### Available data
□ □ □ □ □

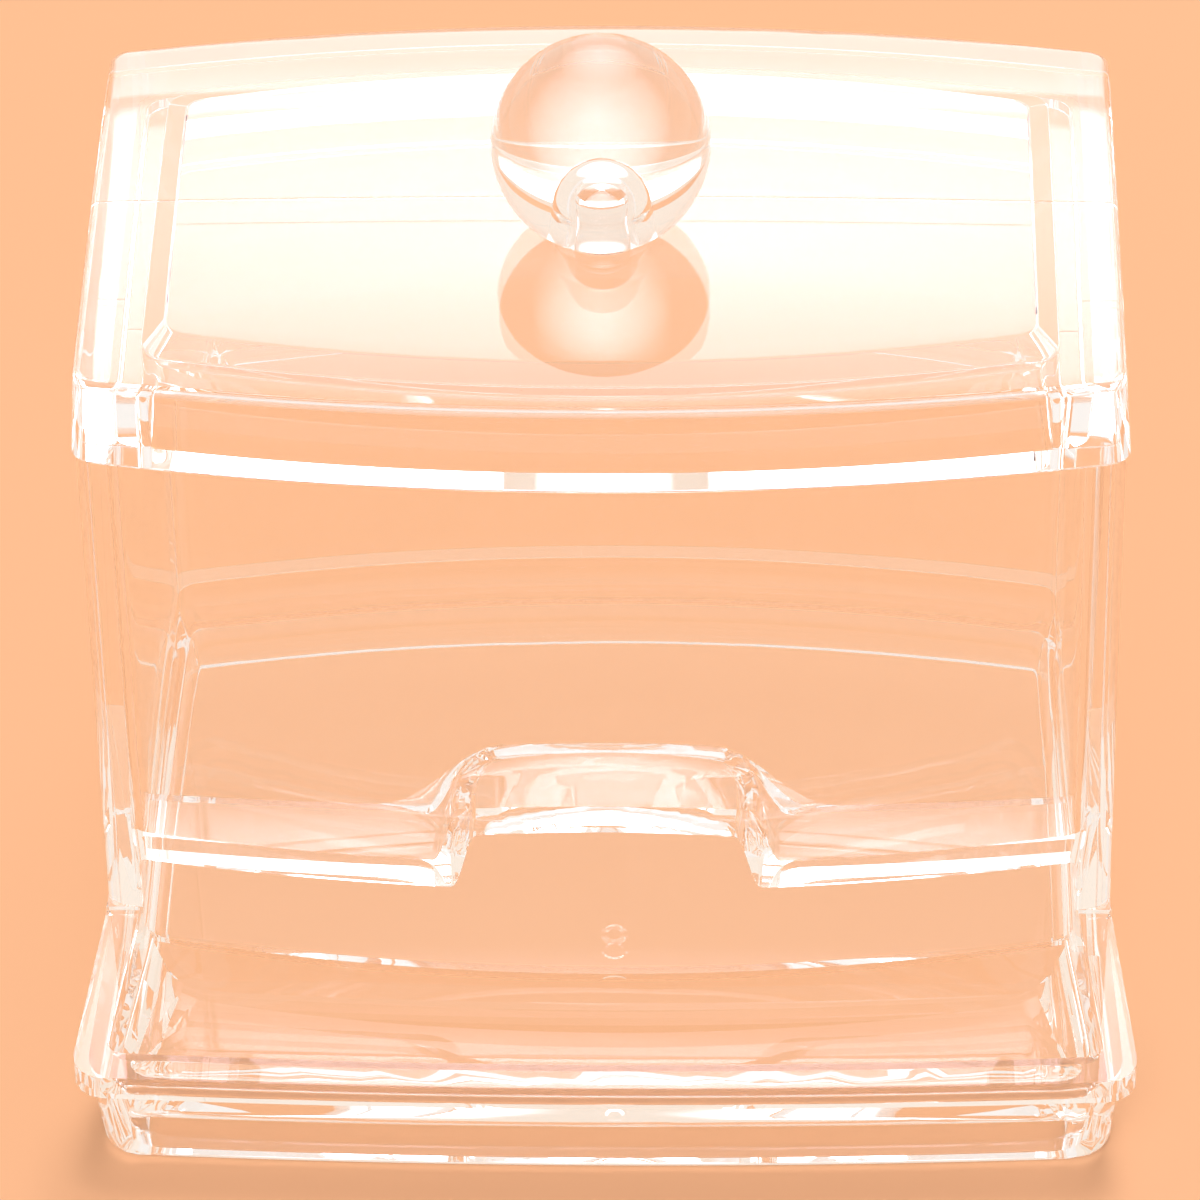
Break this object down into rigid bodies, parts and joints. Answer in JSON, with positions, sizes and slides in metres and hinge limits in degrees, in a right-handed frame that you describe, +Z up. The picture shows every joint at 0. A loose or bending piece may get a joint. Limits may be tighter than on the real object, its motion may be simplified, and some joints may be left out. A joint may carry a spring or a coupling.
{
  "type": "cotton swab holder",
  "caption": "Clear plastic swab dispenser: bowed box with a lift-off ball-knob lid, and a scooped tray in front that swabs roll into through a hooded mouth with a thumb notch.",
  "frame": {"origin": "on the surface it stands on, at the middle of its footprint", "axes": "+X is the width, to the right as seen from the front; -Y is the front, where the tray is; +Z is up"},
  "size_m": [0.098, 0.0772, 0.098],
  "materials": {
    "clear_plastic": "clear moulded polystyrene, polished",
    "knob_plastic": "clear acrylic, polished"
  },
  "bodies": {
    "holder": {"base_tray": "clear_plastic", "body_shell": "clear_plastic"},
    "lid_set": {"lid": "clear_plastic", "knob_ball": "knob_plastic"}
  },
  "joints": [
    {"name": "lid_lift", "type": "slide", "parent": "holder", "child": "lid_set", "axis": [0, 0, 1], "range_m": [0, 0.06]}
  ]
}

□ □ □ □ □

### Task instructions
Each line above is to be repeated exactly.

### Exercise output
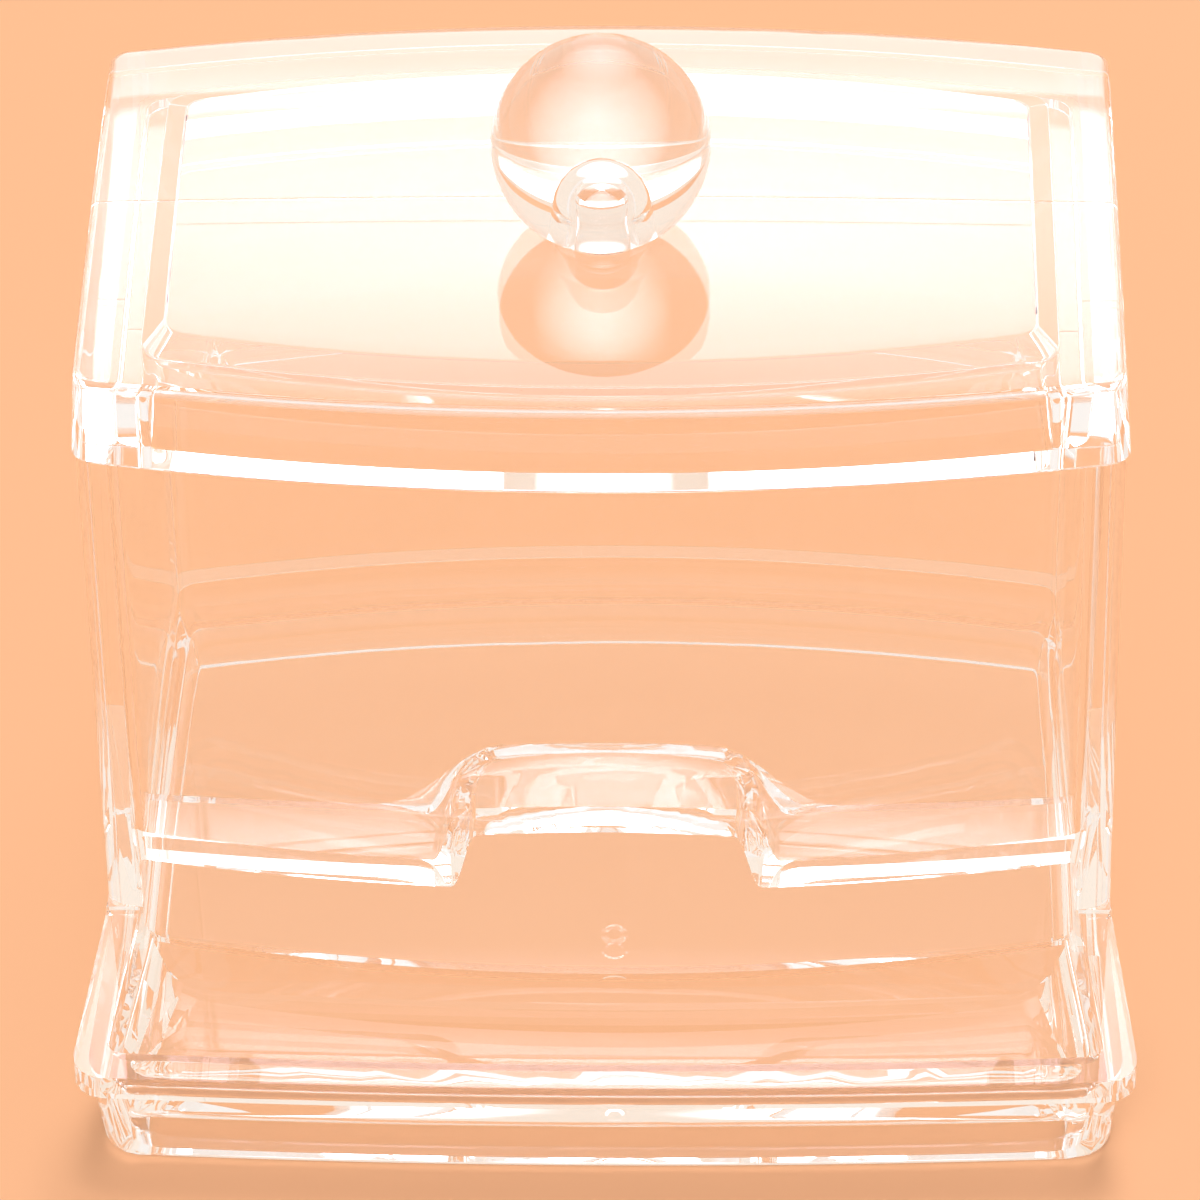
Break this object down into rigid bodies, parts and joints. Answer in JSON, with positions, sizes and slides in metres and hinge limits in degrees, in a right-handed frame that you describe, +Z up. The picture shows every joint at 0. A loose or bending piece may get a joint. Limits may be tighter than on the real object, its motion may be simplified, and some joints may be left out. A joint may carry a spring or a coupling.
{
  "type": "cotton swab holder",
  "caption": "Clear plastic swab dispenser: bowed box with a lift-off ball-knob lid, and a scooped tray in front that swabs roll into through a hooded mouth with a thumb notch.",
  "frame": {"origin": "on the surface it stands on, at the middle of its footprint", "axes": "+X is the width, to the right as seen from the front; -Y is the front, where the tray is; +Z is up"},
  "size_m": [0.098, 0.0772, 0.098],
  "materials": {
    "clear_plastic": "clear moulded polystyrene, polished",
    "knob_plastic": "clear acrylic, polished"
  },
  "bodies": {
    "holder": {"base_tray": "clear_plastic", "body_shell": "clear_plastic"},
    "lid_set": {"lid": "clear_plastic", "knob_ball": "knob_plastic"}
  },
  "joints": [
    {"name": "lid_lift", "type": "slide", "parent": "holder", "child": "lid_set", "axis": [0, 0, 1], "range_m": [0, 0.06]}
  ]
}